Sometimes, the deviated septum can be quite obvious as shown in the picture of an actual patient up top. More often, septal deviations are located further back in the nose and not as readily apparent. Recall from the last paragraph that the septum can extend as long as 3 inches into the nose away from the nostril. As such, the septal deviation can occur anywhere along this entire ~3 inch length. Such posterior septal deviations can only be seen on nasal endoscopy.As such, it is not unusual for an ENT to perform this specialized procedure at an initial visit to evaluate a given person’s complaint of nasal obstruction.
It should probably be pointed out now that septal deviations at the entrance of the nose as shown in the picture up top actually requires a more extensive operation (septo-rhinoplasty) rather than the standard septoplasty described below which deals with deviations away from the entrance.
What’s the Next Step?
The only way a deviated septum can be fixed is surgery and is NOT recommended to be performed until after adolescence when the nose stops growing. There are no medications that can correct what is essentially an anatomic problem. But what medications can do is make it a bit easier to breath through the nose by decreasing any swelling inside the nose to maximize what little opening is present to be as large as possible. Such medications include steroid nasal sprays and other allergy-type medications.Should surgery be decided on, the procedure to correct is called septoplasty. The steps of a septoplasty are shown below:
A small incision is made inside the nose and the mucosal lining carefully lifted away from the septum on one side. It is during this stage of the procedure that one of the complications of the procedure, septal perforation, may occur. This complication occurs when the lining gets torn resulting in a hole as the mucosa is lifted away from the septum.
The septum is incised immediately in front of the deviation and the nasal mucosal lining is lifted away from the septum on the opposite side.
Rarely, the nose may be packed or septal splints may be placed depending on circumstances (<5-10% chance with Dr. Chang).
Recovery from septoplasty is about 1 week long. Most patients are surprised by how little pain there is after surgery. There is NO bruising or swelling of the face or external nose. The main biggest complaint after surgery is typically sino-nasal congestion and drainage that may last as long as 2-3 weeks. Why? Surgery of the nose is kind of like getting punched in the nose. There’s internal nasal swelling that may occur from “surgical trauma” which often causes these symptoms. Over time, these symptoms WILL slowly resolve. It should be pointed out that this internal nasal swelling does not happen to everybody.
There will also be no change in your appearance after surgery compared with before surgery. Why? The analogy would be a house where the appearance on the outside would not change even though you may knock down a wall between two rooms inside the home.
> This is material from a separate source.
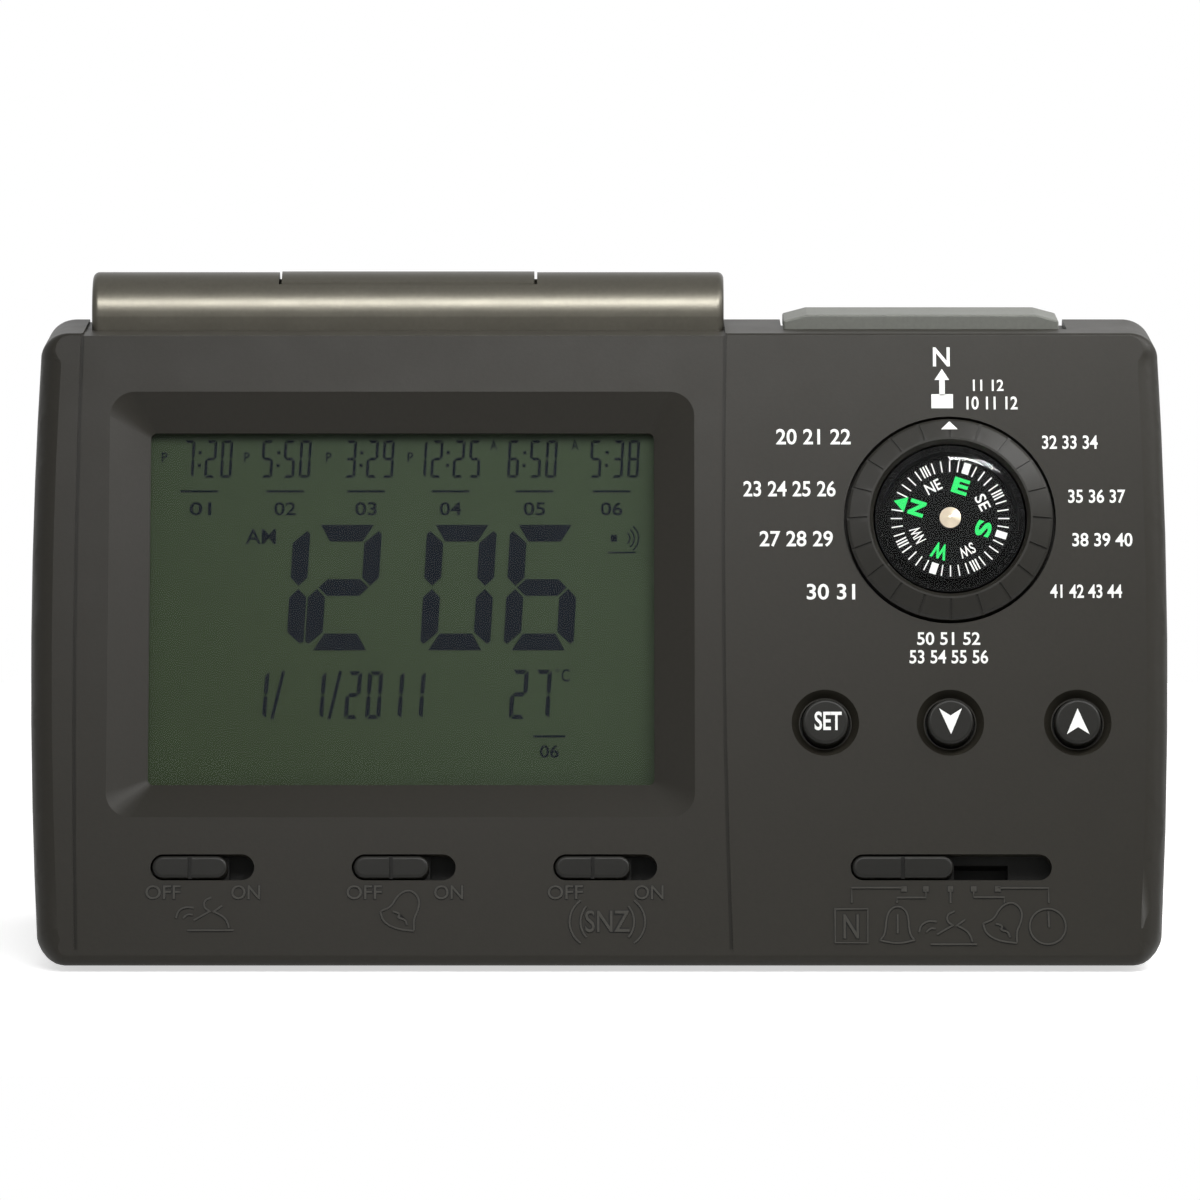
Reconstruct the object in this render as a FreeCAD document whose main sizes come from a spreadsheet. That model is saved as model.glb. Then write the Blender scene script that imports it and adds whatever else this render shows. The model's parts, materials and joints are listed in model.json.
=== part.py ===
import FreeCAD, Part
import math
import os
import Sketcher
from FreeCAD import Placement, Rotation, Vector
from types import SimpleNamespace

# Azan clock: a desk clock with a leaning face, a display on the left, a compass with a
# city dial on the right, slide switches below and press bars on top.
# Frame: X to the viewer's right, Y to the back, Z up, origin under the middle of the base.
# "Face" sizes are measured on the leaning face: across from the middle, up from its foot,
# and out of it. Lengths are in millimetres and angles in degrees.

SIZES = {
    # Housing
    "case_height": 83.0,
    "base_depth": 49.5,
    "face_lean": 20.0,
    "bottom_width": 152.6,
    "top_width": 153.4,
    "side_bow_radius": 750.0,
    "corner_radius": 4.0,
    "case_wall": 2.2,
    "front_skirt": 5.0,
    "side_round": 3.0,
    "bottom_round": 1.2,
    "top_round": 0.5,
    "back_round": 1.5,
    "foot_height": 0.8,
    "foot_inset": 0.4,
    "foot_radius": 4.0,
    "foot_side_inset": 12.3,
    "foot_front": -14.2,
    "foot_back": 18.8,
    # Fine grooves that frame the display panel
    "panel_left": -70.85,
    "panel_right": 17.3,
    "panel_slant": 0.6,
    "groove_width": 0.45,
    "groove_depth": 0.4,
    "groove_foot": 2.5,
    "groove_bow_radius": 1500.0,
    "ledge_step": 0.5,
    # Display
    "display_across": -27.0,
    "display_up": 50.4,
    "bezel_width": 80.0,
    "bezel_height": 59.4,
    "bezel_corner": 3.4,
    "bezel_depth": 3.3,
    "window_width": 69.0,
    "window_height": 49.2,
    "window_corner": 0.8,
    "window_land": 0.6,
    "lens_border": 1.1,
    "lens_thickness": 0.9,
    "lens_gap": 0.1,
    "seat_clearance": 0.2,
    "glass_thickness": 2.0,
    "glass_seat_depth": 1.0,
    "light_guide_thickness": 2.5,
    "holder_wall": 2.9,
    "holder_floor": 1.0,
    "zebra_width": 2.2,
    "zebra_end_gap": 3.0,
    "zebra_fit": 0.4,
    # Main board
    "board_thickness": 1.6,
    "board_margin": 3.6,
    "board_top": 80.0,
    "board_shoulder": 14.5,
    "board_foot": 9.5,
    "board_foot_notch": 7.0,
    "board_boss_radius": 2.4,
    "board_screw_inset": 3.0,
    "board_screw_column": 22.0,
    "board_screw_low": 20.0,
    # Screws
    "screw_radius": 1.0,
    "screw_head_radius": 1.9,
    "screw_head_height": 1.3,
    "screw_length": 5.5,
    "screw_clearance": 0.05,
    # Housing screws
    "case_screw_inset": 4.5,
    "case_screw_low": 4.6,
    "case_screw_high": 78.4,
    "case_boss_radius": 3.0,
    "case_screw_radius": 1.25,
    "case_screw_head": 2.3,
    "case_screw_length": 6.4,
    "case_screw_seat": 4.0,
    "counterbore_radius": 2.7,
    # Slide switches
    "switch_up": 13.8,
    "switch_pitch": 27.3,
    "switch_last_across": 0.8,
    "slot_height": 3.6,
    "slot_length": 14.1,
    "knob_length": 10.2,
    "knob_gap": 0.25,
    "knob_proud": 0.45,
    "knob_flange": 1.0,
    "knob_overhang": 0.8,
    "knob_crown": 0.5,
    "knob_groove": 0.5,
    "knob_groove_depth": 0.65,
    "switch_travel": 3.4,
    "mode_across": 47.7,
    "mode_slot_length": 27.3,
    "mode_knob_length": 13.7,
    "mode_travel": 13.1,
    "plate_clearance": 0.3,
    "stem_depth": 4.4,
    "stem_length": 2.0,
    "stem_width": 1.4,
    "stem_gap": 0.3,
    "switch_body_length": 14.6,
    "mode_body_length": 28.0,
    "switch_body_height": 5.0,
    # Round push buttons
    "button_up": 33.8,
    "set_across": 30.75,
    "down_across": 47.74,
    "up_across": 65.06,
    "button_radius": 3.15,
    "button_hole_gap": 0.3,
    "button_proud": 1.0,
    "button_crown": 0.5,
    "button_dish_radius": 4.6,
    "button_dish_depth": 1.0,
    "button_flange_radius": 4.3,
    "button_flange_height": 0.9,
    "button_travel": 0.8,
    "stem_radius": 1.6,
    "switch_bore_gap": 0.3,
    "tact_side": 6.0,
    "tact_height": 4.5,
    # City dial and compass
    "dial_across": 47.9,
    "dial_up": 62.1,
    "well_radius": 14.5,
    "well_depth": 2.6,
    "dial_radius": 14.05,
    "dial_edge_height": 0.3,
    "dial_crest_radius": 11.3,
    "dial_crest_height": 1.5,
    "dial_crest_width": 0.3,
    "dial_chamfer": 0.35,
    "dial_lip_drop": 0.7,
    "dial_bore_radius": 10.5,
    "dial_hub_radius": 11.42,
    "dial_running_fit": 0.08,
    "dial_floor": 2.0,
    "dial_retainer_radius": 13.6,
    "dial_retainer_height": 0.7,
    "dial_groove_count": 20,
    "dial_groove_width": 0.36,
    "dial_groove_depth": 0.24,
    "capsule_radius": 10.25,
    "capsule_wall": 0.85,
    "capsule_rim": 0.6,
    "capsule_floor": -2.0,
    "dome_shoulder": 1.2,
    "dome_height": 4.1,
    "dome_wall": 0.7,
    "flange_radius": 19.3,
    "flange_thickness": 1.2,
    "flange_screw_circle": 17.3,
    "card_radius": 8.35,
    "card_height": 0.4,
    "card_thickness": 0.35,
    "card_cap_radius": 1.45,
    "card_cap_height": 1.5,
    "pivot_radius": 0.45,
    "magnet_length": 10.0,
    "magnet_width": 2.6,
    "magnet_thickness": 0.7,
    # Top hood and snooze bar
    "hood_left": -70.1,
    "hood_right": 17.2,
    "hood_radius": 5.6,
    "hood_side_height": 1.9,
    "hood_wall": 1.4,
    "hood_end_round": 0.9,
    "bar_left": -43.9,
    "bar_right": -9.0,
    "bar_end_gap": 0.4,
    "bar_half_width": 3.3,
    "bar_side_gap": 0.3,
    "bar_proud": 0.1,
    "bar_height": 4.6,
    "bar_travel": 1.0,
    # Light button
    "light_left": 25.4,
    "light_right": 63.3,
    "light_setback": 14.0,
    "light_depth": 10.4,
    "light_rise": 1.95,
    "light_bevel_length": 3.2,
    "light_bevel_height": 0.85,
    "light_recess_depth": 1.0,
    "light_left_gap": 0.3,
    "light_right_gap": 1.1,
    "light_front_gap": 0.4,
    "light_travel": 0.6,
    "light_edge_round": 0.3,
    "press_clearance": 0.15,
    # Board under the top
    "top_board_left": -46.0,
    "top_board_right": 68.0,
    "top_board_setback": 10.85,
    "top_board_depth": 8.2,
    "top_board_drop": 4.6,
    "top_board_thickness": 1.2,
    "top_screw_inset": 5.0,
    "top_screw_panel_gap": 8.0,
    # Speaker
    "speaker_across": 44.0,
    "speaker_up": 36.0,
    "speaker_radius": 20.2,
    "speaker_flange": 1.2,
    "speaker_rim_gap": 0.3,
    "speaker_rim_wall": 1.5,
    "speaker_mouth": 16.5,
    "speaker_basket_depth": 7.0,
    "speaker_basket_wall": 0.8,
    "magnet_radius": 10.0,
    "speaker_magnet_height": 5.0,
    "speaker_neck": 8.5,
    "cone_gap": 1.4,
    "cone_thickness": 0.4,
    "cone_roll": 1.5,
    "cone_throat": 5.5,
    "cone_rise": 2.0,
    "speaker_screw_circle": 24.0,
    "grille_hole_radius": 1.3,
    "grille_pitch": 5.2,
    # Battery bay
    "bay_left": -62.0,
    "bay_spare": 8.8,
    "bay_floor": 6.0,
    "bay_height": 30.6,
    "bay_depth": 15.2,
    "bay_wall": 1.5,
    "bay_side_wall": 3.0,
    "cell_radius": 7.1,
    "cell_length": 49.2,
    "cell_tip_radius": 2.7,
    "cell_tip_length": 1.3,
    "contact_thickness": 0.4,
    "contact_width": 8.0,
    "cell_gap": 0.3,
    # Battery door
    "door_thickness": 1.6,
    "door_gap": 0.3,
    "door_overlap": 1.2,
    "knuckle_radius": 1.3,
    "door_pin_radius": 0.7,
    "door_pin_length": 1.0,
    "door_pin_fit": 0.08,
}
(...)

|SO… Here is a side view of the septum. The blue arrow is pointing to the nostril opening and the red arrow is pointing to the lip.||
|In this picture below, the septum has been removed.||
|As you can see, the outside appearance of the nose remains unchanged as the rim of the nose is kept intact as shown by the red arrows here:||
So that in a nutshell is the explanation for why deviated septum surgery does not change the outside nasal appearance. Surgical procedures that DO change the outside appearance of the nose is called a rhinoplasty or nosejob. Such procedures include making a narrow nose wider,fat nose thinner,removing a nasal hump,or making a curved nose straight.
Often, a given patient’s nose may have more than one problem contributing to nasal obstruction such as a very narrow nose,turbinate hypertrophy and/or adenoid hypertrophy.It is not a problem to perform other surgical procedures simultaneously to completely address all the factors that lead to a person’s nasal obstruction.